Frictional pressure drop and void fraction analysis in air-water two-phase flow in a microchannel

Adiabatic air-water two-phase upward flows were analyzed in a circular pipe with 1.2 mm inner diameter. Superficial velocities were varied from 0.1 to 3.5 m/s for water and 0.1 to 34.8 m/s for air. Gas quality of up to 0.38 was obtained. Void fractions were experimentally determined using a 15 kHz resistive impedance sensor. Pressure drop and void fraction results were obtained for a wide category of patterns. The churn/annular transition was found to occur at superficial gas velocities of up to 6 m/s. Pressure drop correlations based exclusively on fluid refrigerant data appeared not to be appropriate for air-water flows. Small tube correlations created with air-water data showed the best performance in the prediction of the pressure drop for annular flows with superficial gas velocities of over 18.6 m/s.
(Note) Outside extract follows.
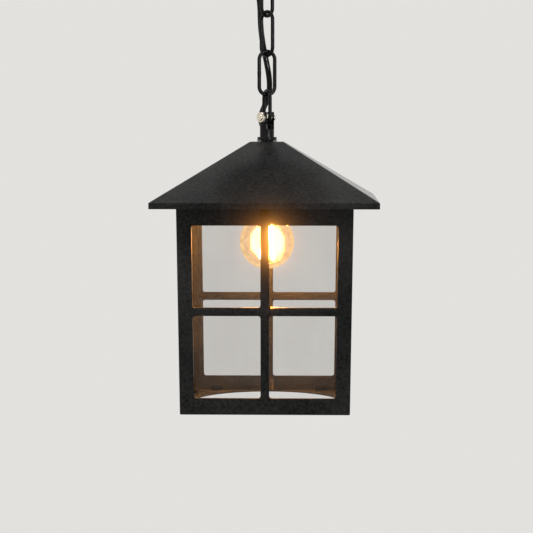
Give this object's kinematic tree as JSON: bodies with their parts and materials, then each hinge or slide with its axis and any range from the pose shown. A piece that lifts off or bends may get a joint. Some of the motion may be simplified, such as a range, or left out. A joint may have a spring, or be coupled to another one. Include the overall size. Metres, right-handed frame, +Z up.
{
  "type": "hanging lantern",
  "caption": "Square hanging lantern with cross-barred glass windows and a pyramid roof, hung by a chain and cable from a round ceiling rose.",
  "frame": {"origin": "middle of the bracket's top face, where the rose meets the ceiling", "axes": "+Z up into the ceiling, +X to the right and -Y towards the window called front"},
  "size_m": [0.181, 0.181, 0.397],
  "materials": {
    "black_casting": "matte fine-textured black powder coat over cast aluminium",
    "black_paint": "matte fine-textured powder coat",
    "black_chain": "satin black paint on steel wire",
    "nickel": "nickel plate",
    "zinc": "zinc-plated steel",
    "black_rubber": "matte",
    "cable_sheath": "glossy black sheath",
    "holder_plastic": "moulded",
    "ceramic": null,
    "brass": "stamped",
    "pane_glass": "clear float glass",
    "lamp_glass": "clear blown glass",
    "glow": "phosphor-coated light-emitting rod",
    "silicone": "translucent brown-grey silicone"
  },
  "bodies": {
    "ceiling_rose": {"ceiling_bracket": "zinc", "canopy": "black_paint", "canopy_screw_left": "black_paint", "canopy_screw_right": "black_paint", "canopy_loop": "black_paint", "loop_washer": "zinc", "loop_nut": "zinc", "cable_gland": "black_rubber", "cable_gland_nut": "black_rubber", "terminal_block": "holder_plastic", "cable_1": "cable_sheath"},
    "link_4": {"chain_link_4": "black_chain", "cable_2": "cable_sheath"},
    "link_3": {"chain_link_3": "black_chain", "cable_3": "cable_sheath"},
    "link_2": {"chain_link_2": "black_chain", "cable_4": "cable_sheath"},
    "link_1": {"chain_link_1": "black_chain"},
    "lantern": {"hanger_stem": "black_paint", "hanger_bolt": "nickel", "hanger_nut": "nickel", "stem_gasket": "black_rubber", "stem_washer": "zinc", "stem_locknut": "zinc", "roof": "black_casting", "body_casting": "black_casting", "lampholder_cap": "holder_plastic", "lampholder_shell": "holder_plastic", "lampholder_core": "ceramic", "lampholder_contact": "brass", "lamp_globe": "lamp_glass", "lamp_cap": "nickel", "lamp_contact": "brass", "lamp_mount": "lamp_glass", "roof_screw_1": "zinc", "lamp_filament_1": "glow", "roof_screw_2": "zinc", "lamp_filament_2": "glow", "roof_screw_3": "zinc", "lamp_filament_3": "glow", "roof_screw_4": "zinc", "lamp_filament_4": "glow", "cable_5": "cable_sheath", "glass_pane_front": "pane_glass", "pane_clip_front": "zinc", "glass_block_front_a": "silicone", "glass_block_front_b": "silicone", "glass_pane_right": "pane_glass", "pane_clip_right": "zinc", "glass_block_right_a": "silicone", "glass_block_right_b": "silicone", "glass_pane_back": "pane_glass", "pane_clip_back": "zinc", "glass_block_back_a": "silicone", "glass_block_back_b": "silicone", "glass_pane_left": "pane_glass", "pane_clip_left": "zinc", "glass_block_left_a": "silicone", "glass_block_left_b": "silicone"}
  },
  "joints": [
    {"name": "chain_swing_4", "type": "hinge", "parent": "ceiling_rose", "child": "link_4", "pos_m": [0, 0, -0.0449], "axis": [0.8192, -0.5736, 0], "range_deg": [-20, 20], "deforming": ["cable_1"]},
    {"name": "chain_swing_3", "type": "hinge", "parent": "link_4", "child": "link_3", "pos_m": [0, 0, -0.07715], "axis": [0.6428, 0.766, 0], "range_deg": [-20, 20], "deforming": ["cable_2"]},
    {"name": "chain_swing_2", "type": "hinge", "parent": "link_3", "child": "link_2", "pos_m": [0, 0, -0.1094], "axis": [0.7071, -0.7071, 0], "range_deg": [-20, 20], "deforming": ["cable_3"]},
    {"name": "chain_swing_1", "type": "hinge", "parent": "link_2", "child": "link_1", "pos_m": [0, 0, -0.14165], "axis": [0.9455, 0.3256, 0], "range_deg": [-20, 20], "deforming": ["cable_4"]},
    {"name": "lantern_swing", "type": "hinge", "parent": "link_1", "child": "lantern", "pos_m": [0, 0, -0.1601], "axis": [0.6428, 0.766, 0], "range_deg": [-25, 25], "deforming": ["cable_5"]}
  ]
}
Traditional correlations, generally used for large pipes, presented the best performance for bubbly, slug, churn and annular patterns with superficial gas velocities below 14.5 m/s. The flow pattern and the liquid flow regime (given by the bulk Reynolds number of the liquid phase) appeared to affect the pressure drop predictions. The Lockhart-Martinelli void fraction correlation was used successfully to predict the experimental results. The mean slip factor increased from approximately 1 for bubbly flows to around 16 for annular flows. Instantaneous void fraction analysis was found to be useful for monitoring purposes or for improving pressure drop predictions.